** Start DATA LISTING **

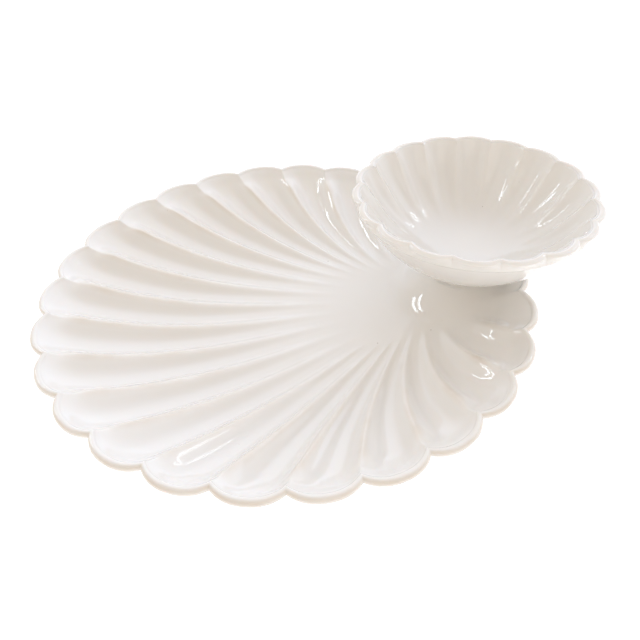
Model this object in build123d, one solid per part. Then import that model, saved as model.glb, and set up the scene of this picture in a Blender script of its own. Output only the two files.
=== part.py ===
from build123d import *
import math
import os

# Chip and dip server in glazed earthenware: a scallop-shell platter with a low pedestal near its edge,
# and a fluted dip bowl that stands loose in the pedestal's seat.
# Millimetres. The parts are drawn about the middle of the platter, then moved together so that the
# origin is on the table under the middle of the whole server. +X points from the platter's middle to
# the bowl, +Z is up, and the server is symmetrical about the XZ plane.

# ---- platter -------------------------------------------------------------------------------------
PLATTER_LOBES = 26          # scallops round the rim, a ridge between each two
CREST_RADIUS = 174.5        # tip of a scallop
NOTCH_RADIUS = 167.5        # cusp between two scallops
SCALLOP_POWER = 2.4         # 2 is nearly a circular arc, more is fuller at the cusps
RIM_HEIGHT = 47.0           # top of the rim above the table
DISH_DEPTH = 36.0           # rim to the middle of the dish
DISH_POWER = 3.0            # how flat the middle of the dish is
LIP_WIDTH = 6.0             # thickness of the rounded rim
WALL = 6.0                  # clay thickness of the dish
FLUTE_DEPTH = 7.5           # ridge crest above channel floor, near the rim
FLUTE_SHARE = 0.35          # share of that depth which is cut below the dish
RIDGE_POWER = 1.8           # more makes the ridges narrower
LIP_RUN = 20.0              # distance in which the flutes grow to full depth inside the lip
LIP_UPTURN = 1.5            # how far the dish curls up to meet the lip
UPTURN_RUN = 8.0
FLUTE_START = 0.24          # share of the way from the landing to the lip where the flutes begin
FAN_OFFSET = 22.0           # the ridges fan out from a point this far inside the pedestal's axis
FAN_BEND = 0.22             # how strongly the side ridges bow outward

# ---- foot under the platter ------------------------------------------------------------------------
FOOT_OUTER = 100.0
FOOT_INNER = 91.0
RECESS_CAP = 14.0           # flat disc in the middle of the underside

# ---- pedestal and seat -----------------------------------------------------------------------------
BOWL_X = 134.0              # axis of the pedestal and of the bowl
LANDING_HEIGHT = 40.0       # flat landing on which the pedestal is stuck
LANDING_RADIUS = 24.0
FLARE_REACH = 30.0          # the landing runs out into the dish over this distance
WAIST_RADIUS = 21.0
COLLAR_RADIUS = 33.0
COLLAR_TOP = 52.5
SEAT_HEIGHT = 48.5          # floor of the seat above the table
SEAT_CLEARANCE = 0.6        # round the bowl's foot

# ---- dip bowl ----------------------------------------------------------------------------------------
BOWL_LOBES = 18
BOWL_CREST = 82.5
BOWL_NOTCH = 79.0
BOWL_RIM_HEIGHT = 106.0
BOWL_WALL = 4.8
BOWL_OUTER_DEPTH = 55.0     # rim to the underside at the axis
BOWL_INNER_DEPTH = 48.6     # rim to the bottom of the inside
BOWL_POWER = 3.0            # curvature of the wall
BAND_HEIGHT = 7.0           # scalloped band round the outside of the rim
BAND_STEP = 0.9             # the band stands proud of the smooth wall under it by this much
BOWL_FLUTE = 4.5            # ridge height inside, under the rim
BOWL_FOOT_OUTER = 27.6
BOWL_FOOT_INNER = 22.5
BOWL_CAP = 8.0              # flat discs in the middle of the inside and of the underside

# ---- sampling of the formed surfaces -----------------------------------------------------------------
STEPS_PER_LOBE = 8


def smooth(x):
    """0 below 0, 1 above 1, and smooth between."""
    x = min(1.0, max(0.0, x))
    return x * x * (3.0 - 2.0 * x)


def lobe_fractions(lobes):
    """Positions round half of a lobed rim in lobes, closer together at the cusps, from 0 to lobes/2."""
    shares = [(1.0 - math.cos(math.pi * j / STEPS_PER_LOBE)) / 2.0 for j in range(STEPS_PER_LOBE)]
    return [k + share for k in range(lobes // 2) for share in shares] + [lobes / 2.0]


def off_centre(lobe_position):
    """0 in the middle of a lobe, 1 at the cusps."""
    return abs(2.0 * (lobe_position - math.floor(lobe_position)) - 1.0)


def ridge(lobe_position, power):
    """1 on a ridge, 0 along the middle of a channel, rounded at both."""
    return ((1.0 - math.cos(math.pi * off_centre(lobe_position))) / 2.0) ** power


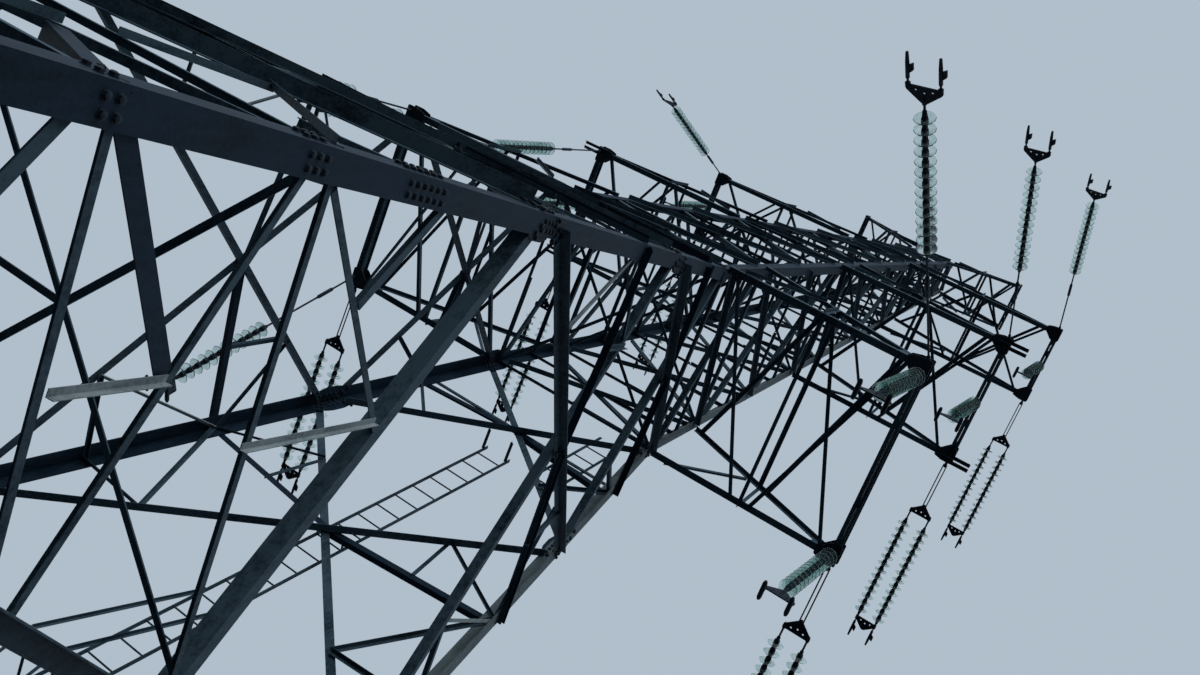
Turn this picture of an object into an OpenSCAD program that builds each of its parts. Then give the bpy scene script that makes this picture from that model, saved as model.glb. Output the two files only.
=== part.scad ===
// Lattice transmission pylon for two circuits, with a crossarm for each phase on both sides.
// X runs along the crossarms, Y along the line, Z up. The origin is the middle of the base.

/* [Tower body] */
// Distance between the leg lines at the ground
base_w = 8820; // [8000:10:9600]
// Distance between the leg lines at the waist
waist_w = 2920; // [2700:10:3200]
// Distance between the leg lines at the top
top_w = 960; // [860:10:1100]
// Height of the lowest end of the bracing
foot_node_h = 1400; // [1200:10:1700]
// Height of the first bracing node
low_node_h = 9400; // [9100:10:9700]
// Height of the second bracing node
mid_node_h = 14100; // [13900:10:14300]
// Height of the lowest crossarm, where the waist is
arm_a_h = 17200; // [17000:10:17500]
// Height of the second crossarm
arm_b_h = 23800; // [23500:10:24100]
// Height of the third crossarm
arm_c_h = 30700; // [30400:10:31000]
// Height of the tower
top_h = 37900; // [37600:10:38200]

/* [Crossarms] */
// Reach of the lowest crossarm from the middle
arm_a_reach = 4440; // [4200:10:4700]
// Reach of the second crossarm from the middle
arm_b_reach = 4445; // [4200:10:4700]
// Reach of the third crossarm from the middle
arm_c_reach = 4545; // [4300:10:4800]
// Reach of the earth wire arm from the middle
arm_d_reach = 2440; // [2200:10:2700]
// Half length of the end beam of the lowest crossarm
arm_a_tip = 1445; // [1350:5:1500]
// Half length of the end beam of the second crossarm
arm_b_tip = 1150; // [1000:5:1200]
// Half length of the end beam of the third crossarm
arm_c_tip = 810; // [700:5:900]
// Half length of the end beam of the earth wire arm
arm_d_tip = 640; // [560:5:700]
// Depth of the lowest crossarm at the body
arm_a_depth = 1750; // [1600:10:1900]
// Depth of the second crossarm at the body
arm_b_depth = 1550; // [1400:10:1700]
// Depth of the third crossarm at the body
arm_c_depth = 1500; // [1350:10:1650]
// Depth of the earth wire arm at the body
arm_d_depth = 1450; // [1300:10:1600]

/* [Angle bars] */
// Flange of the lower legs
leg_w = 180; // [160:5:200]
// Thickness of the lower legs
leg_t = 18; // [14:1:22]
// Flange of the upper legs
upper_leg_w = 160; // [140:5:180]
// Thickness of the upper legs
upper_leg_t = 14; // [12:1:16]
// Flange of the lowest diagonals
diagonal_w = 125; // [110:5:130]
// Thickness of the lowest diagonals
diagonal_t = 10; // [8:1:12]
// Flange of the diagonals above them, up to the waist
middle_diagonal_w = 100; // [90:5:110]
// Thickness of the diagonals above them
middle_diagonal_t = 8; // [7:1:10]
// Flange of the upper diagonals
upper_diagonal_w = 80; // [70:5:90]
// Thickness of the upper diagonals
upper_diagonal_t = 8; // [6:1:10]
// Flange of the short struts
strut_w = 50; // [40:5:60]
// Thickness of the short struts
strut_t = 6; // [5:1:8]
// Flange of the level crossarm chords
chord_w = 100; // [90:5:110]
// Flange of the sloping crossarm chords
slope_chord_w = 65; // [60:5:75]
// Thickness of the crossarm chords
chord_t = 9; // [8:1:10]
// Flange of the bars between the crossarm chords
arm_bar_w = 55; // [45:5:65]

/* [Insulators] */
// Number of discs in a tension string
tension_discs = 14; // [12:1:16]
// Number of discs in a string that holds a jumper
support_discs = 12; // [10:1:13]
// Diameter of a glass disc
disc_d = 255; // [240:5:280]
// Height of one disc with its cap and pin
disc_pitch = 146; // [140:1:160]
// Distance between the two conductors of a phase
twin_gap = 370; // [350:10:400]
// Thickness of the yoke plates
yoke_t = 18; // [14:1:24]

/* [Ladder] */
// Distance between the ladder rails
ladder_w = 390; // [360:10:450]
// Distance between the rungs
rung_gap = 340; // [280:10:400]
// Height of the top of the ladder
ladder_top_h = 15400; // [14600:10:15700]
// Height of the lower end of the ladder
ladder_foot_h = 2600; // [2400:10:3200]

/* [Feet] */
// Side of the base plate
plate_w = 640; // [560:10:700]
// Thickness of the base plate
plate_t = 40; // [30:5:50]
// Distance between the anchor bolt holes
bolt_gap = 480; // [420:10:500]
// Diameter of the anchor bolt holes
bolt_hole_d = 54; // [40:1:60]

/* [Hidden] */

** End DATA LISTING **

> [REQUIRED TASK]:
Only the lines from the one bearing "Turn this picture" through the one bearing "of the base." should be repeated, exactly as given.

> [RESPONSE BELOW]:
Turn this picture of an object into an OpenSCAD program that builds each of its parts. Then give the bpy scene script that makes this picture from that model, saved as model.glb. Output the two files only.
=== part.scad ===
// Lattice transmission pylon for two circuits, with a crossarm for each phase on both sides.
// X runs along the crossarms, Y along the line, Z up. The origin is the middle of the base.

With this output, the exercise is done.